Monthly market update. Your suburbs, the median, the trend. Same format every month so people come to expect it.
When rates or lending shift. What a change means for buyers, in plain terms.
Local stats. Days to sell, clearance rates, price movement in your patch.
Investor updates. Healthy Homes, tenancy law, anything that affects the numbers.
Your read on the quarter. A genuine prediction. Being willing to call it is the authority.
Myth-buster. Correct a common market misconception with evidence behind it.
Personality and reach (45–50)
This is the content that makes you likeable, and likeable is what earns the reach that carries everything else. You don't need to be a comedian. You need to be a person.
Bloopers. The outtakes from your serious content. People love the unpolished cut.
This or that. A poll — kitchen styles, weatherboard vs brick. Easy engagement that feeds the algorithm.

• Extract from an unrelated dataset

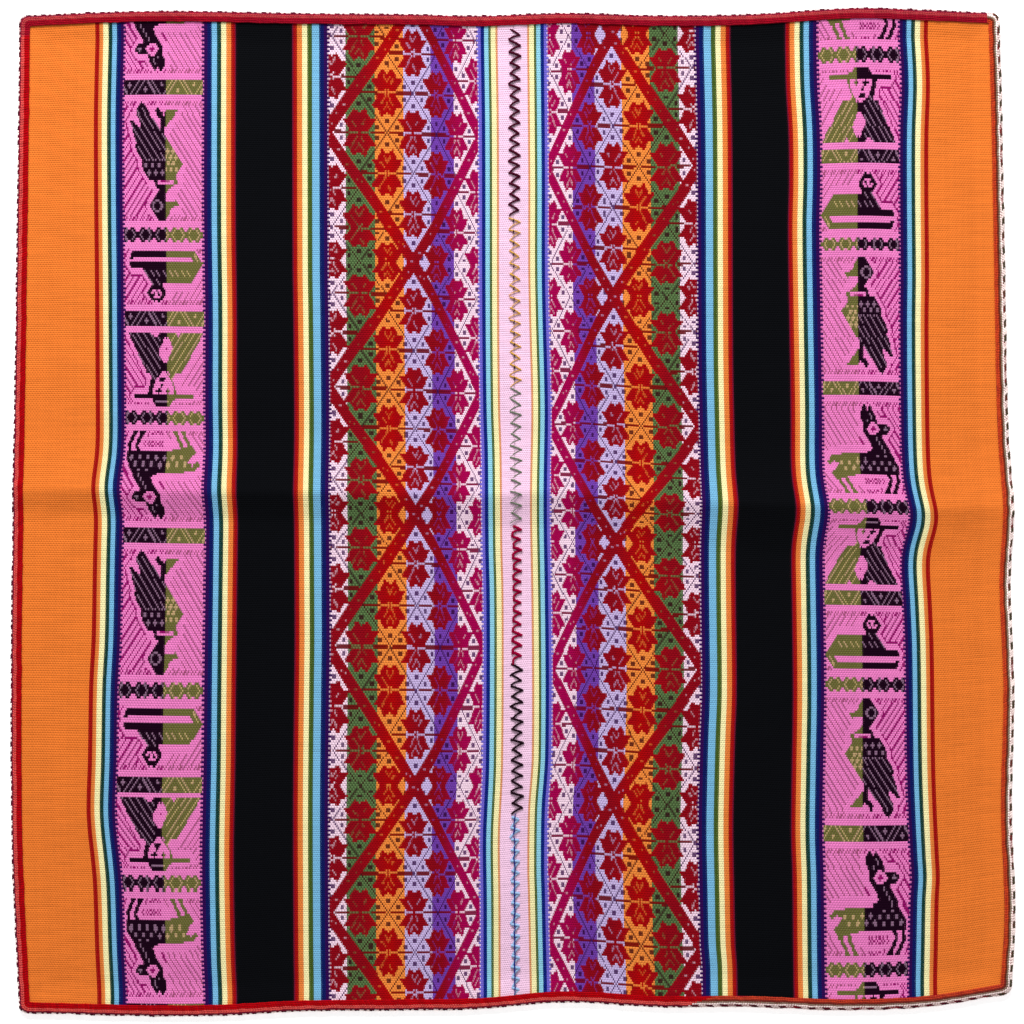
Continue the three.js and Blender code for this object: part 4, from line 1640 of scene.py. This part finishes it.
@dataclass(frozen=True)
class TubeWool:
    """The deep red weave of the edging's tube, seen between its floats and from below."""

    patch_scale: float = 260.0
    fibre: Fibre = Fibre(1800.0, 3.0, 0.0002, 0.7, 0.35)

    def build(self) -> bpy.types.Material:
        """Makes the material."""
        wool = Wool("Edging tube wool")
        patches = wool.noise(self.patch_scale, 2.0)
        base = wool.mixed(patches, Tone.EDGING_RED.rgba(), Tone.MAROON.rgba())
        return wool.fibrous(base, self.fibre, wool.noise(self.fibre.scale, self.fibre.detail))


@dataclass(frozen=True)
class SeamYarn:
    """A sewing yarn: one colour with a slight change along it."""

    tone: Tone
    fibre: Fibre = Fibre(2400.0, 2.0, 0.00015, 0.8, 0.4)

    def build(self) -> bpy.types.Material:
        """Makes the yarn's material, once for each colour."""
        name = "Seam yarn " + self.tone.name.lower().replace("_", " ")
        known = bpy.data.materials.get(name)
        if known:
            return known
        wool = Wool(name)
        return wool.fibrous(self.tone.rgba(), self.fibre, wool.noise(self.fibre.scale, self.fibre.detail))


@dataclass(frozen=True)
class SeamRun:
    """A stretch of the seam sewn in one way, from its upper end to its lower end.

    A stitch goes from its left place to its right place and back, and may have a dash across it. Each
    place is in millimetres across and in stitches along the seam.
    """

    name: str
    top: float
    bottom: float
    stroke: Tone
    stroke_radius: float
    dash: Tone | None = None
    dash_radius: float = 0.35
    return_share: float = 0.8
    left: tuple[float, float] = (-2.6, 0.28)
    right: tuple[float, float] = (3.8, -0.18)
    back: tuple[float, float] = (-2.6, -0.72)
    dash_ends: tuple[tuple[float, float], tuple[float, float]] = ((0.3, 0.15), (-0.3, -0.15))
    dash_lift: float = 0.7


@dataclass
class Seam:
    """The looped zigzag of sewing yarn that joins the two webs."""

    PITCH: float = 6.75
    PATH_STEPS: int = 601
    PATH_LIFT: float = 0.3
    END_LIFT: float = 0.2
    # Height of the middle, and how far it lies aside and, in stitches, up from the straight line
    STROKE_BOW: tuple[float, float, float] = (1.1, 0.3, 0.05)
    RETURN_BOW: tuple[float, float, float] = (0.7, -0.8, 0.15)
    DASH_RISE: float = 0.5
    runs: tuple[SeamRun, ...] = (
        SeamRun("dark_upper", 296.0, 181.8, Tone.SEAM_MAROON, 0.72),
        SeamRun("gold", 181.8, 77.5, Tone.GOLD, 0.44, Tone.SEAM_BLACK, return_share=0.55),
        SeamRun("grey_green", 77.5, -6.7, Tone.GREY_GREEN, 0.5, return_share=0.55),
        SeamRun(
            "crimson", -6.7, -91.5, Tone.SEAM_CRIMSON, 0.95, Tone.SEAM_CRIMSON, 0.8,
            left=(-1.3, 0.3), right=(3.7, -0.02), back=(-1.3, -0.34),
            dash_ends=((-1.3, -0.3), (-1.4, -0.76)),
        ),
        SeamRun(
            "dark_lower", -91.5, -183.0, Tone.SEAM_BLACK, 0.72,
            left=(-2.7, 0.28), right=(4.3, -0.18), back=(-2.7, -0.72),
        ),
        SeamRun(
            "pale_blue", -183.0, -295.0, Tone.PALE_BLUE, 0.85, Tone.DEEP_BLUE, 0.38,
            left=(-3.0, 0.15), right=(1.9, 0.0), back=(-2.5, -0.8), dash_ends=((-0.9, 0.5), (-1.0, -0.42)),
            dash_lift=1.5,
        ),
    )

    def path(self, run: SeamRun) -> Array:
        """Points along one run of the seam, on the cloth's upper side."""
        ups = np.linspace(0, 1, self.PATH_STEPS)
        flat = along_side(seam_x, ups)
        height = CLOTH_THICK + self.PATH_LIFT + crease_height(flat[:, 0], ups)
        points = np.column_stack([flat, height])[::-1]
        half = self.PITCH / 2
        return points[(points[:, 1] < run.top - half) & (points[:, 1] > run.bottom + half)]

    def bend(
        self, start: Sequence[float], end: Sequence[float], low: float, bow: Sequence[float]
    ) -> tuple[Point, Point, Point]:
        """Start, middle and end of a stitch that rises between two places.

        Args:
            start: Where it begins, in millimetres across and in stitches along.
            end: Where it ends.
            low: Height of its ends.
            bow: Height of its middle, and how far that lies aside and, in stitches, up.

        Returns:
            The three places in millimetres.
        """
        high, aside, along = bow
        middle = ((start[0] + end[0]) / 2 + aside, ((start[1] + end[1]) / 2 + along) * self.PITCH, high)
        return (start[0], start[1] * self.PITCH, low), middle, (end[0], end[1] * self.PITCH, low)

    def build(self) -> list[bpy.types.Object]:
        """Makes the stitches of every run."""
        tree = stitch_repeater()
        pieces = []
        for seed, run in enumerate(self.runs):
            count = round((run.top - run.bottom) / self.PITCH)
            radius = run.stroke_radius
            there = self.bend(run.left, run.right, self.END_LIFT, self.STROKE_BOW)
            back = self.bend(run.right, run.back, self.END_LIFT, self.RETURN_BOW)
            stitches = [
                ("stroke", *there, radius, run.stroke),
                ("return", *back, radius * run.return_share, run.stroke),
            ]
            if run.dash:
                bow = (run.dash_lift + self.DASH_RISE, 0.0, 0.0)
                across = self.bend(*run.dash_ends, run.dash_lift, bow)
                stitches.append(("dash", *across, run.dash_radius, run.dash))
            for kind, start, middle, end, thick, tone in stitches:
                name = f"seam_{run.name}_{kind}"
                values = {
                    "Count": count,
                    "Start": [n * MM for n in start],
                    "Middle": [n * MM for n in middle],
                    "End": [n * MM for n in end],
                    "Radius": thick * MM,
                    "Seed": seed,
                    "Yarn": SeamYarn(tone).build(),
                }
                pieces.append(tree.apply(name, path_mesh(name, self.path(run), closed=False), values))
        return pieces


@dataclass(frozen=True)
class Lamp:
    """A soft box that looks at the cloth."""

    name: str
    place: Point
    power: float
    size: float

    def build(self) -> None:
        """Makes the light."""
        data = bpy.data.lights.new(self.name, "AREA")
        data.energy = self.power
        data.size = self.size
        lamp = bpy.data.objects.new(self.name, data)
        lamp.location = self.place
        lamp.rotation_euler = (-Vector(self.place)).to_track_quat("-Z", "Y").to_euler()
        bpy.context.scene.collection.objects.link(lamp)


@dataclass
class Studio:
    """Camera, floor and lights."""

    FRAME_WIDE: float = 624.6 * MM
    LENS: float = 85.0
    SENSOR: float = 36.0
    FLOOR_HALF: float = 3.0
    FLOOR_LEVEL: float = -0.3
    FLOOR_TONE: tuple[float, ...] = (0.93, 0.93, 0.93, 1.0)
    FLOOR_FIBRE: Fibre = Fibre(900.0, 2.0, 0.00005, 0.995, 0.01)
    FLOOR_ROUGHNESS: float = 0.9
    FLOOR_GLOW: float = 0.5
    SKY_STRENGTH: float = 0.36
    lamps: tuple[Lamp, ...] = (
        Lamp("Key", (-0.3, 2.1, 1.25), 86.0, 0.9),
        Lamp("Fill", (0.6, -1.3, 1.6), 7.0, 1.4),
    )

    def build(self) -> None:
        """Makes everything that isn't the cloth."""
        self.camera()
        self.floor()
        for lamp in self.lamps:
            lamp.build()
        world = bpy.data.worlds.new("Studio")
        world.use_nodes = True
        sky = world.node_tree.nodes["Background"]
        sky.inputs["Color"].default_value = (1, 1, 1, 1)
        sky.inputs["Strength"].default_value = self.SKY_STRENGTH
        bpy.context.scene.world = world
        bpy.context.scene.view_settings.view_transform = "Standard"

    def camera(self) -> None:
        """Looks straight down with the frame's width across the cloth."""
        data = bpy.data.cameras.new("Camera")
        data.lens = self.LENS
        data.sensor_width = self.SENSOR
        eye = bpy.data.objects.new("Camera", data)
        eye.location = (0, 0, self.FRAME_WIDE * self.LENS / self.SENSOR + CLOTH_THICK * MM)
        bpy.context.scene.collection.objects.link(eye)
        bpy.context.scene.camera = eye

    def floor(self) -> None:
        """A pale sheet under the cloth."""
        half = self.FLOOR_HALF / MM
        square = ((-half, -half), (half, -half), (half, half), (-half, half))
        corners = np.array([(x, y, self.FLOOR_LEVEL) for x, y in square])
        mesh = quads_mesh("studio_floor", corners, np.array([[0, 1, 2, 3]]))
        paint = Wool("Studio floor")
        fibre = self.FLOOR_FIBRE
        grain = paint.noise(fibre.scale, fibre.detail)
        colour = paint.shaded(self.FLOOR_TONE, grain * fibre.more + fibre.least)
        normal = paint.bumped(grain, fibre.depth)
        floor = add_object(mesh, paint.finish(colour, self.FLOOR_ROUGHNESS, normal, 0.0))
        surface = next(n for n in paint.tree.nodes if n.type == "BSDF_PRINCIPLED")
        surface.inputs["Emission Color"].default_value = (1, 1, 1, 1)
        surface.inputs["Emission Strength"].default_value = self.FLOOR_GLOW


LEFT_WEB = Web(
    side=Side.LEFT,
    node="left_web",
    first_pick=-56,
    last_pick=406,
    picks=line(
        (-56, 303.0), (-53, 298.9), (0, 230.0), (60, 151.9), (120, 73.8), (180, -0.6), (240, -81.7),
        (300, -167.1), (360, -245.2), (402, -299.5), (406, -305.0),
    ),
    first_line=254.1,
    last_line=8.1,
    drifts=(
        line(
            (-290, -1.5), (-262, -0.1), (-234, 0.8), (-220, 1.5), (-206, 2.9), (-192, 4.5), (-178, 5.3),
            (-150, 4.4), (-105, 3.6), (-77, 2.1), (-21, 1.0), (7, -0.4), (120, -0.1), (232, 0.8),
            (288, -0.2),
        ),
        line(
            (-290, -1.1), (-262, 0.1), (-206, 0.9), (-150, 0.0), (-105, -0.4), (-21, -1.5), (7, -2.2),
            (35, -1.5), (63, -1.0), (120, -1.0), (176, -0.3), (288, -0.3),
        ),
        line(
            (-290, -1.3), (-262, -0.9), (-178, -0.6), (-105, -1.3), (-77, -1.6), (7, -1.2), (63, -1.3),
            (120, -0.8), (148, -0.4), (288, -0.1),
        ),
        line(
            (-290, -1.7), (-234, -1.6), (-206, -1.2), (-192, -1.4), (-178, -2.1), (-163, -2.9),
            (-150, -3.3), (-105, -3.6), (-49, -3.5), (-21, -2.8), (35, -2.3), (63, -1.4), (120, -0.8),
            (232, -0.6), (288, 0.2),
        ),
    ),
    jog=line((0, 0.0), (110, 0.0), (150, 0.6), (190, 1.6), (238, 2.4), (300, 1.6)),
    figure_picks=line(
        (-56, 405.9), (-21.6, 371.5), (46.9, 303.5), (86.2, 262.5), (133.0, 215.5), (190.3, 159.5),
        (258.2, 91.5), (297.7, 50.5), (343.4, 3.5), (403.5, -52.5), (406, -55.0),
    ),
    flower_picks=line(
        (-56, -54.6), (-1.1, 0.0), (59.1, 60.0), (118.6, 120.0), (180, 180.0), (240, 240.0), (300, 300.0),
        (359.6, 360.0), (406, 405.6),
    ),
    flower_slant=line((-56, -1.5), (0, -1.5), (120, -1.9), (240, 0.0), (360, -0.4), (406, 0.0)),
)
RIGHT_WEB = Web(
    side=Side.RIGHT,
    node="right_web",
    first_pick=-8,
    last_pick=452,
    picks=line(
        (-8, 303.4), (-4.5, 298.9), (0, 293.0), (60, 210.6), (120, 133.4), (180, 53.3), (240, -15.9),
        (300, -93.3), (360, -172.2), (420, -258.6), (449, -297.7), (452, -302.0),
    ),
    first_line=255.0,
    last_line=11.5,
    drifts=(
        line(
            (-290, 4.1), (-262, 4.6), (-234, 5.1), (-220, 5.8), (-206, 5.1), (-178, 3.8), (-150, 2.9),
            (-77, 2.0), (-49, 0.9), (-21, -0.5), (7, 0.4), (63, -0.7), (120, -1.1), (148, -0.8),
            (204, -1.2), (232, -1.1), (260, -0.2), (288, -1.5),
        ),
        line(
            (-290, 1.3), (-262, 0.9), (-220, 0.5), (-192, -0.3), (-150, 0.2), (-105, 0.8), (-49, 0.2),
            (7, -0.8), (63, -0.5), (120, -1.4), (176, -2.2), (204, -1.6), (232, -1.9), (260, -3.5),
            (288, -4.0),
        ),
        line(
            (-290, 1.2), (-276, 1.0), (-262, 0.0), (-234, -0.6), (-192, -1.3), (-163, -0.9), (-135, -0.2),
            (-105, 0.8), (-49, 0.3), (35, -0.2), (92, -1.3), (148, -1.6), (232, -1.9), (288, -3.1),
        ),
        line(
            (-290, -1.2), (-234, -2.3), (-220, -2.7), (-192, -2.5), (-178, -2.0), (-163, -0.7),
            (-150, 0.1), (-105, 0.3), (-49, -0.2), (7, -1.1), (63, -0.2), (120, -1.6), (148, -2.1),
            (204, -2.1), (288, -2.8),
        ),
    ),
    jog=line((0, 0.0), (110, 0.4), (137, 1.5), (174, 3.0), (240, 4.0), (300, 3.0)),
    figure_picks=line(
        (-8, -17.5), (12.1, 3.5), (55.6, 50.5), (95.5, 91.5), (159.5, 159.5), (217.5, 215.5),
        (264.2, 262.5), (305.0, 303.5), (373.8, 371.5), (433.3, 427.5), (452, 446.2),
    ),
    flower_picks=line(
        (-8, 50.2), (1.8, 60.0), (60.2, 120.0), (122, 180.0), (180, 240.0), (242.4, 300.0),
        (301.9, 360.0), (364, 420.0), (423.8, 480.0), (452, 508.2),
    ),
    flower_slant=line(
        (-8, -3.4), (60, -3.4), (180, -3.0), (300, -3.8), (360, -1.0), (420, 2.5), (452, 2.5),
    ),
)


def dress(pieces: Sequence[bpy.types.Object]) -> None:
    """Puts pieces on the cloth's body."""
    for piece in pieces:
        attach(piece, BODY)
        log.info("%s: %d faces", piece.name, len(piece.data.polygons))


def main() -> None:
    """Builds the scene in order."""
    logging.basicConfig(level=logging.INFO, format="%(message)s")
    Studio().build()
    for web in (LEFT_WEB, RIGHT_WEB):
        piece = web.build()
        dress([piece])
        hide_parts(web.node)
    dress(Edging().build())
    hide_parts("edging")
    dress(Seam().build())


if __name__ == "__main__":
    main()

A trend, done tastefully. Jump on an audio or format when it genuinely fits property. Don't force it.
Seasonal. Christmas, Auckland Anniversary, the long weekend — tie content to the calendar.
A maintenance tip. Quick, genuinely useful, the kind of thing people save.
Ask me anything. Open the floor. The questions tell you exactly what to make next.
A list this long is a menu, not a to-do. Pick six or seven you can actually sustain, build them into a weekly rhythm, and let the rest sit there for when you're stuck for an idea. Consistency beats intensity — the agent who posts three good things a week for a year wins over the one who posts thirty in a fortnight and burns out.
If the bottleneck is production rather than ideas — the reels, the listing videos, the headshots that make all of this look the part — that's what we handle for Auckland agents, delivered fast. And if you want your listing videos to actually convert, start with how to write a real estate video script that sells.
People Also Asked
How often should a real estate agent post on social media?
Three to five times a week, consistently, beats a burst of daily posts followed by silence. The algorithm rewards a steady signal, and so do your followers. Pick a cadence you can hold for a year, not a fortnight.
What should real estate agents post besides listings?
Most of the feed. Listings should be the minority — roughly a third. The rest is you, your area, market commentary, and genuinely useful buyer and seller education. That mix is what builds the audience that makes your listings travel.
Which platform is best for an Auckland real estate agent?
Instagram and Facebook for reach and local audience, TikTok if you'll commit to video, and LinkedIn for vendor and referral relationships. You don't need all four. Pick the one or two you'll actually post on and do them properly.
Do real estate agents really need to be on camera?
Yes. Buyers and vendors hire a person, not a logo, and every appearance builds recognition. Five to ten seconds of you in a reel does more for your brand than a polished voiceover from someone the audience will never meet.
What's the right ratio of listings to other content?
A useful starting point is two-thirds you and your area, one-third listings. If your feed is mostly listings, you've built a noticeboard. Flip the ratio and the listings you do post reach a warmer audience.